The theme of “A Needle’s Eye” is the ceaseless course of the universe, a deep and poignant topic it feels a little strange to confine it to only four lines. “All the stream that’s roaring by,” is the present flow of time and events and Yeats marks it to have “Came out of a needle’s eye”. A needle’s eye is a nearly macroscopic opening and Yeats’s deliberate use of it clearly signifies that all things must begin small, and rise from the same basic roots. “Things unborn, things that are gone” are all the happenings of past and future, and Yeats depicts them as “From the needle’s eye still goad[ing] it on.” Every event of the past spurs on the actions of the present and every hope for our future influences everything we will come to do. Yeats may be trying to insinuate that we are all, everything that is, ever was, or will be, has been born from the same “mother”(“the needle’s eye”)and we will all return to her arms in death. This poignant image is disrupted by the abrupt flow and ending of the poem, but it is meaningful despite this.
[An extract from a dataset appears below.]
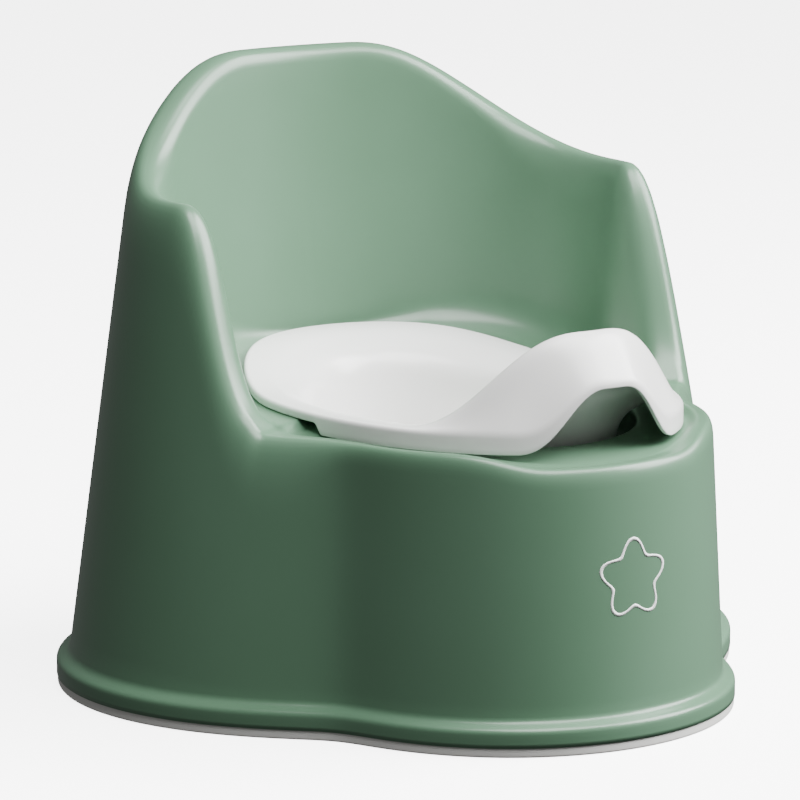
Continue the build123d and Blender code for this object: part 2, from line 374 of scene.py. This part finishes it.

This may not be one of William Butler Yeats’s greatest or even one of his better poems, yet from it we can distinguish the coming changes that age brought to his work a blending of his love of the occult philosophies and mysticism with the more contemporary and topics of broad worldly concepts for a homogenous society. Written with the idiosyncratic concision of Yeats later works “A Needle’s Eye” brings to fabricated life the rhythms of the universe, from birth to death the connections between every man, woman, child and babe, every flower, tree, wolf and rabbit every fish in the sea, every bird in the air, ever river or lake that ever has been or will be we are all part of as “The Lion King” so iconically put it the circle of life. A brilliant and devoted writer even his lesser works are marvelously captivating. Even if you have to look a little harder to enjoy them. “A Needle’s Eye” may not be the most flattering example of William Butler Yeats’s poetry but it is brilliant and intriguing nonetheless.